WHAT IS EXPECTED:
Can the data below be set down again exactly, line for line?
==== COLLECTED MATERIAL
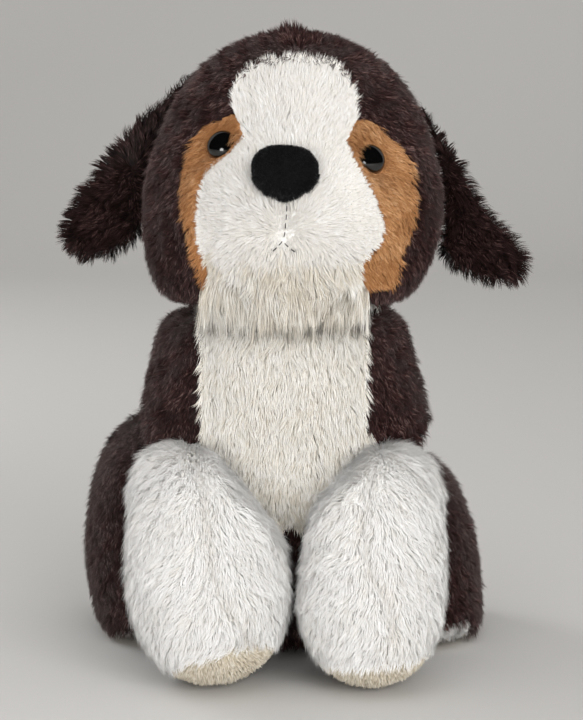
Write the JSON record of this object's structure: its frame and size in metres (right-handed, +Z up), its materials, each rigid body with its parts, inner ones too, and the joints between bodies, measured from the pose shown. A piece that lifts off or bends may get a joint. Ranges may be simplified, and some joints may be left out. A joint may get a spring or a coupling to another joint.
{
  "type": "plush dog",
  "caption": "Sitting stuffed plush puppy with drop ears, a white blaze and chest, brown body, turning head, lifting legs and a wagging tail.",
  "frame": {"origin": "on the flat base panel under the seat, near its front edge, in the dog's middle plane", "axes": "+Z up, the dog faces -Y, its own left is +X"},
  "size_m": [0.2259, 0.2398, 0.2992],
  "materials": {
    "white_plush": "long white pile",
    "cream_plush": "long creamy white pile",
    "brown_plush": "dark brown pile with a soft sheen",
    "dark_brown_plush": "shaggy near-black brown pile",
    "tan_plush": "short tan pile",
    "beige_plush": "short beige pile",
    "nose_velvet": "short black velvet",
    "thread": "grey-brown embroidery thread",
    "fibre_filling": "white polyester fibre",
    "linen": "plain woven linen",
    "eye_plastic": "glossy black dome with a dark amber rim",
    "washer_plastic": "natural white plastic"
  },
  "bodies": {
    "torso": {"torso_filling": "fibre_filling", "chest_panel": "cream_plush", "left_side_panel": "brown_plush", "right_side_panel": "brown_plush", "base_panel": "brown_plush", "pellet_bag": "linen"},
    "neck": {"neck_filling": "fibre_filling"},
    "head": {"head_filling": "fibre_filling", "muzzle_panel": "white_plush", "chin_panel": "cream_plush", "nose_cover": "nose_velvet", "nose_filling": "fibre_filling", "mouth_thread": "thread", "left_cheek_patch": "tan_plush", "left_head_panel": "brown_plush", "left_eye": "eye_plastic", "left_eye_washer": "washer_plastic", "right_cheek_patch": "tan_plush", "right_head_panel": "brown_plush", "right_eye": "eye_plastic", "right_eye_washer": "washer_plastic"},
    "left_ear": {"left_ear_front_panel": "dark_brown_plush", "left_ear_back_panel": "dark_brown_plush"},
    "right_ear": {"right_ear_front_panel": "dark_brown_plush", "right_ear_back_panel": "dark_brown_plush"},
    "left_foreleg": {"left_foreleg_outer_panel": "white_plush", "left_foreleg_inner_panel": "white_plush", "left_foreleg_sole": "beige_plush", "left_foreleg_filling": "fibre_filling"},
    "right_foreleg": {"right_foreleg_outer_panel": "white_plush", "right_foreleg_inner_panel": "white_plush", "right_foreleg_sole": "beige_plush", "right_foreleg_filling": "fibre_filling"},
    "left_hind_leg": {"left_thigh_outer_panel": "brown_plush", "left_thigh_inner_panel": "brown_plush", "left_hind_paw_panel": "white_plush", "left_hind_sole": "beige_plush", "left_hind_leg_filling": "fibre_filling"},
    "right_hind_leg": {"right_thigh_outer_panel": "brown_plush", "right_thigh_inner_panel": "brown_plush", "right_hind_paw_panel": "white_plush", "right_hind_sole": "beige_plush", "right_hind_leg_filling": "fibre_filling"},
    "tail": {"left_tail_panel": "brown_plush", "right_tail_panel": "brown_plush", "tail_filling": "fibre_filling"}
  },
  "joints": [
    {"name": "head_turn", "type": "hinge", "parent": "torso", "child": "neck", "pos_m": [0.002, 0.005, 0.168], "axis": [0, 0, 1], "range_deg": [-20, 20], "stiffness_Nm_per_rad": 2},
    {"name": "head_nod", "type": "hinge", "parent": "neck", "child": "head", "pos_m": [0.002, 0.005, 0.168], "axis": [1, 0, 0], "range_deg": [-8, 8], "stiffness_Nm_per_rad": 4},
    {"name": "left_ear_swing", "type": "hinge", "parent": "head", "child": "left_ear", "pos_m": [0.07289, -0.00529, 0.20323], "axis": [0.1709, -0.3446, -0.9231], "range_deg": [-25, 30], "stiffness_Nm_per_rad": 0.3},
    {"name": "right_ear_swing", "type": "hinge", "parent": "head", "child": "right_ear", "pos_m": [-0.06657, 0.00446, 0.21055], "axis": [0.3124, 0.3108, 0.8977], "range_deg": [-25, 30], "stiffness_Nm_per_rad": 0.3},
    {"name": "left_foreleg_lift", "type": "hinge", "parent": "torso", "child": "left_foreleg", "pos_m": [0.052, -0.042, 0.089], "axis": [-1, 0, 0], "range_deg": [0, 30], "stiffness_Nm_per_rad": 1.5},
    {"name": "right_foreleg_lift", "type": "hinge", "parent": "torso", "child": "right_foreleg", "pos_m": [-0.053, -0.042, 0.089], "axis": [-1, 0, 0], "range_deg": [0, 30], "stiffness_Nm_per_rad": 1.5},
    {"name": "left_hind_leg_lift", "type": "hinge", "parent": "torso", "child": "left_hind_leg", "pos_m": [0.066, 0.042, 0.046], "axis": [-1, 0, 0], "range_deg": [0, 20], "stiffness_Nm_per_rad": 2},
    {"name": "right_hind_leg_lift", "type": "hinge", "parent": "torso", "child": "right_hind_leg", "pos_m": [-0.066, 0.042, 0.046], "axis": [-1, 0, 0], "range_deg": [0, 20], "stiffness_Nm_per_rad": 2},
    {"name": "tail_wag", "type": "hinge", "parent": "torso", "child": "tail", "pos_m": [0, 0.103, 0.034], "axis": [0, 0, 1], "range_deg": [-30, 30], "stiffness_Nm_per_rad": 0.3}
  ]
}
========
OUTPUT OF THE EXERCISE:
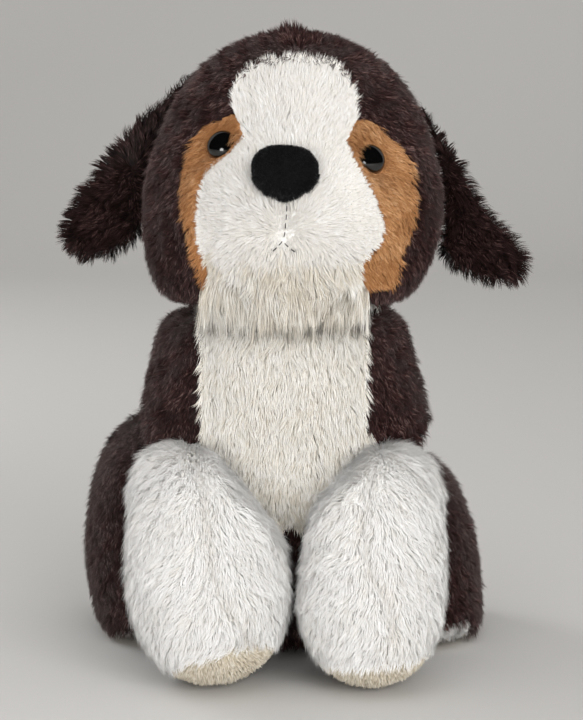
Write the JSON record of this object's structure: its frame and size in metres (right-handed, +Z up), its materials, each rigid body with its parts, inner ones too, and the joints between bodies, measured from the pose shown. A piece that lifts off or bends may get a joint. Ranges may be simplified, and some joints may be left out. A joint may get a spring or a coupling to another joint.
{
  "type": "plush dog",
  "caption": "Sitting stuffed plush puppy with drop ears, a white blaze and chest, brown body, turning head, lifting legs and a wagging tail.",
  "frame": {"origin": "on the flat base panel under the seat, near its front edge, in the dog's middle plane", "axes": "+Z up, the dog faces -Y, its own left is +X"},
  "size_m": [0.2259, 0.2398, 0.2992],
  "materials": {
    "white_plush": "long white pile",
    "cream_plush": "long creamy white pile",
    "brown_plush": "dark brown pile with a soft sheen",
    "dark_brown_plush": "shaggy near-black brown pile",
    "tan_plush": "short tan pile",
    "beige_plush": "short beige pile",
    "nose_velvet": "short black velvet",
    "thread": "grey-brown embroidery thread",
    "fibre_filling": "white polyester fibre",
    "linen": "plain woven linen",
    "eye_plastic": "glossy black dome with a dark amber rim",
    "washer_plastic": "natural white plastic"
  },
  "bodies": {
    "torso": {"torso_filling": "fibre_filling", "chest_panel": "cream_plush", "left_side_panel": "brown_plush", "right_side_panel": "brown_plush", "base_panel": "brown_plush", "pellet_bag": "linen"},
    "neck": {"neck_filling": "fibre_filling"},
    "head": {"head_filling": "fibre_filling", "muzzle_panel": "white_plush", "chin_panel": "cream_plush", "nose_cover": "nose_velvet", "nose_filling": "fibre_filling", "mouth_thread": "thread", "left_cheek_patch": "tan_plush", "left_head_panel": "brown_plush", "left_eye": "eye_plastic", "left_eye_washer": "washer_plastic", "right_cheek_patch": "tan_plush", "right_head_panel": "brown_plush", "right_eye": "eye_plastic", "right_eye_washer": "washer_plastic"},
    "left_ear": {"left_ear_front_panel": "dark_brown_plush", "left_ear_back_panel": "dark_brown_plush"},
    "right_ear": {"right_ear_front_panel": "dark_brown_plush", "right_ear_back_panel": "dark_brown_plush"},
    "left_foreleg": {"left_foreleg_outer_panel": "white_plush", "left_foreleg_inner_panel": "white_plush", "left_foreleg_sole": "beige_plush", "left_foreleg_filling": "fibre_filling"},
    "right_foreleg": {"right_foreleg_outer_panel": "white_plush", "right_foreleg_inner_panel": "white_plush", "right_foreleg_sole": "beige_plush", "right_foreleg_filling": "fibre_filling"},
    "left_hind_leg": {"left_thigh_outer_panel": "brown_plush", "left_thigh_inner_panel": "brown_plush", "left_hind_paw_panel": "white_plush", "left_hind_sole": "beige_plush", "left_hind_leg_filling": "fibre_filling"},
    "right_hind_leg": {"right_thigh_outer_panel": "brown_plush", "right_thigh_inner_panel": "brown_plush", "right_hind_paw_panel": "white_plush", "right_hind_sole": "beige_plush", "right_hind_leg_filling": "fibre_filling"},
    "tail": {"left_tail_panel": "brown_plush", "right_tail_panel": "brown_plush", "tail_filling": "fibre_filling"}
  },
  "joints": [
    {"name": "head_turn", "type": "hinge", "parent": "torso", "child": "neck", "pos_m": [0.002, 0.005, 0.168], "axis": [0, 0, 1], "range_deg": [-20, 20], "stiffness_Nm_per_rad": 2},
    {"name": "head_nod", "type": "hinge", "parent": "neck", "child": "head", "pos_m": [0.002, 0.005, 0.168], "axis": [1, 0, 0], "range_deg": [-8, 8], "stiffness_Nm_per_rad": 4},
    {"name": "left_ear_swing", "type": "hinge", "parent": "head", "child": "left_ear", "pos_m": [0.07289, -0.00529, 0.20323], "axis": [0.1709, -0.3446, -0.9231], "range_deg": [-25, 30], "stiffness_Nm_per_rad": 0.3},
    {"name": "right_ear_swing", "type": "hinge", "parent": "head", "child": "right_ear", "pos_m": [-0.06657, 0.00446, 0.21055], "axis": [0.3124, 0.3108, 0.8977], "range_deg": [-25, 30], "stiffness_Nm_per_rad": 0.3},
    {"name": "left_foreleg_lift", "type": "hinge", "parent": "torso", "child": "left_foreleg", "pos_m": [0.052, -0.042, 0.089], "axis": [-1, 0, 0], "range_deg": [0, 30], "stiffness_Nm_per_rad": 1.5},
    {"name": "right_foreleg_lift", "type": "hinge", "parent": "torso", "child": "right_foreleg", "pos_m": [-0.053, -0.042, 0.089], "axis": [-1, 0, 0], "range_deg": [0, 30], "stiffness_Nm_per_rad": 1.5},
    {"name": "left_hind_leg_lift", "type": "hinge", "parent": "torso", "child": "left_hind_leg", "pos_m": [0.066, 0.042, 0.046], "axis": [-1, 0, 0], "range_deg": [0, 20], "stiffness_Nm_per_rad": 2},
    {"name": "right_hind_leg_lift", "type": "hinge", "parent": "torso", "child": "right_hind_leg", "pos_m": [-0.066, 0.042, 0.046], "axis": [-1, 0, 0], "range_deg": [0, 20], "stiffness_Nm_per_rad": 2},
    {"name": "tail_wag", "type": "hinge", "parent": "torso", "child": "tail", "pos_m": [0, 0.103, 0.034], "axis": [0, 0, 1], "range_deg": [-30, 30], "stiffness_Nm_per_rad": 0.3}
  ]
}